Pedro de Alcántara Téllez-Girón, noveno Duque de Osuna. Francisco de Goya y Lucientes. Óleo sobre lienzo, 113 × 83,2 cm ca. 1790s. The Frick Collection, New York
El duque de Osuna (1755-1807) pertenecía a una de las familias más poderosas de España y aumentó ese poder gracias a su matrimonio con la duquesa de Benavente. Formaron una pareja socialmente muy brillante, culta, que compartía buena parte de los ideales de la Ilustración relacionados con el bien público y la necesidad de fomentar la educación y la cultura. Fueron dos de los clientes más entregados e inteligentes de Goya, que realizó más de treinta cuadros para ellos. Varios fueron retratos, como este del duque, que lo representa con cerca de cuarenta años y en una pose espontánea y relajada. Las facciones amables y la viveza de los ojos convierten su rostro en uno de los más simpáticos que nos ha dejado el pintor.
Retrato de un oficial (¿el conde de Teba?), Francisco de Goya y Lucientes. Óleo sobre lienzo, 63,2 x 48,9 cm ca. 1804 (?). The Frick Collection, New York
El modelo se identifica generalmente con Eugenio Guzmán de Palafox y Portocarrero (1773-1834), conde de Teba. Como militar y aristócrata, tuvo una participación notable en hechos de carácter político y bélico. Fue enemigo de Godoy, se distinguió durante la guerra de la Independencia y en 1814 fue nombrado capitán general del Reino de Granada. Conoció en varias ocasiones la prisión y osciló entre un liberalismo moderado, que le llevó a traducir el Bruto de Voltaire, y la adhesión a la causa absolutista tras el fracaso del Trienio Liberal.
Su vida aventurera se correspondía con un carácter exaltado, que no pasa inadvertido en este retrato: el cabello desordenado o los grandes ojos oscuros, acostumbrados a sostener la mirada, dan como resultado una imagen de intensa expresividad.
La fragua. Francisco de Goya y Lucientes. Óleo sobre lienzo, 181,6 x 125,1 cm ca. 1815–20. The Frick Collection, New York
Goya sitúa a los herreros en un plano próximo al espectador y crea una perspectiva monumental, a lo que contribuye la poderosa anatomía y los gestos concentrados de los trabajadores, su ubicación en un escenario sencillo y un uso expresivo del color. En torno al blanco manchado de la camisa y al rojo ardiente del metal se ordena una composición en la que dominan los negros y los grises.

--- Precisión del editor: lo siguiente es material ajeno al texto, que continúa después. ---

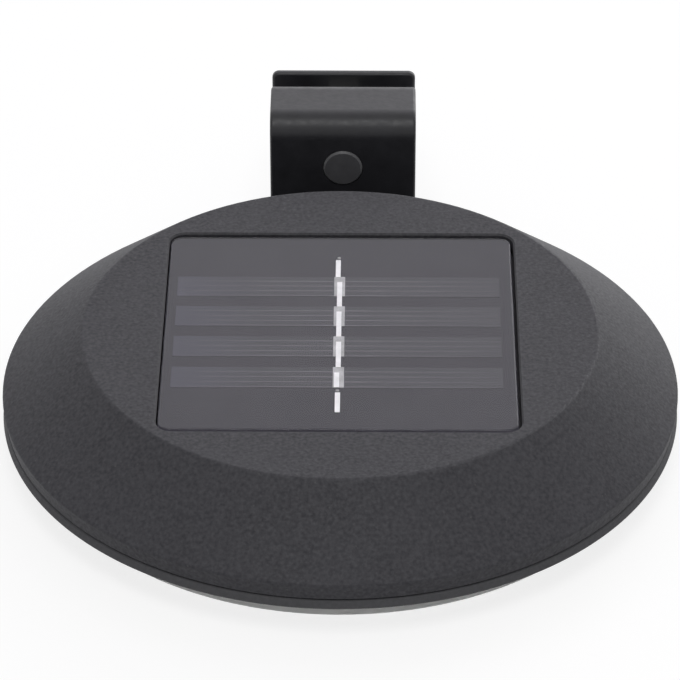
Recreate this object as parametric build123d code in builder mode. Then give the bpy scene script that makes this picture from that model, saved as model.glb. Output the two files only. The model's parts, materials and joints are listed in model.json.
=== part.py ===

Como a Velázquez en su Fragua de Vulcano, el tema ofrece a Goya la posibilidad de mostrar varias perspectivas diferentes de la anatomía y hacer un alarde de su dominio de la expresión corporal. También hay un concepto espacial similar: no hay un escenario preexistente a las figuras, sino que son estas, disponiéndose alrededor del yunque, las que con sus volúmenes y sus movimientos crean las referencias espaciales.